Matthew Lawson

Emergent spacetime and warp drives

Emergent spacetime has been a sexy topic for 30 years or so. In a new paper our Savantic collague Matthew Lawson and co-authors finally propose a way to test it!

Over the past century, physicists have made enormous strides in understanding the nature of matter and energy. However the fundamental nature of space and time remains shrouded in mystery. Because our best theories are written with position and time as variables, it is difficult to flip the script and study the nature of space and time themselves. Recent efforts in this area however have hinted at a way forward. The mathematical structure of spacetime, called a distance metric, is remarkably similar to the mathematical structure of something called the “quantum mutual information”, a measure of how entangled two systems are.

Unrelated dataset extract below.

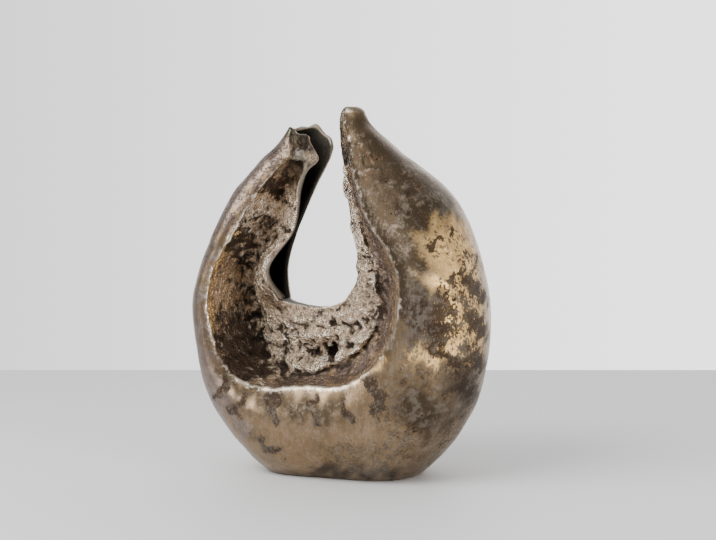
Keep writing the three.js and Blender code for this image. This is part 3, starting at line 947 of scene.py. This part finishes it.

Quantum entanglement is a very counter-intuitive phenomena that allows particles to share information even when separated by a large distance. Indeed, this year’s physics Nobel price went to some of the pioneers of experimentation on certain types of quantum entangled particles! The phenomena of entanglement underlies both quantum computers and quantum cryptography.

Nobel prize
Alain Aspect (France), John F. Clauser (USA) and Anton Zeilinger (Austria) were awarded the Nobel Prize in Physics 2022 “for experiments with entangled photons, establishing the violation of Bell inequalities and pioneering quantum information science”.

But if our hypothesis is that the more entangled two things are, the closer together they are in space (in other words, space, and indeed distance, emerge from entanglement and are not themselves bedrock fundamental properties of the universe), how can we separate entangled particles to large distances as was done by this year’s Nobel Laureates?

This is precisely the question this new paper attempts to answer. We look holistically at all the different kinds of entanglement two particles can have, and argue that even as you keep some degrees of freedom entangled, you are disentangling others as the particles separate, Matthew explains.

Finally, the paper proposes, for the first time, specific experiments which should be able to show the truth or falsity of this hypothesis about the nature of spacetime. We believe this can be accomplished by varying the degree of quantum correlation between two systems while simultaneously measuring their distance very carefully.

The fun thing for me, as a sci-fi geek, is that if the experiment confirms that spacetime is emergent, it actually not only fundamentally changes our understanding of the universe, it also hands you a very clear roadmap towards making a real warp drive, Matthew concludes with a big smile.

Enjoy the paper “On the Relative Distance of Entangled Systems in Emergent Spacetime Scenarios” by Guilherme Franzmann, Sebastian M. D. Jovancic, Matthew Lawson!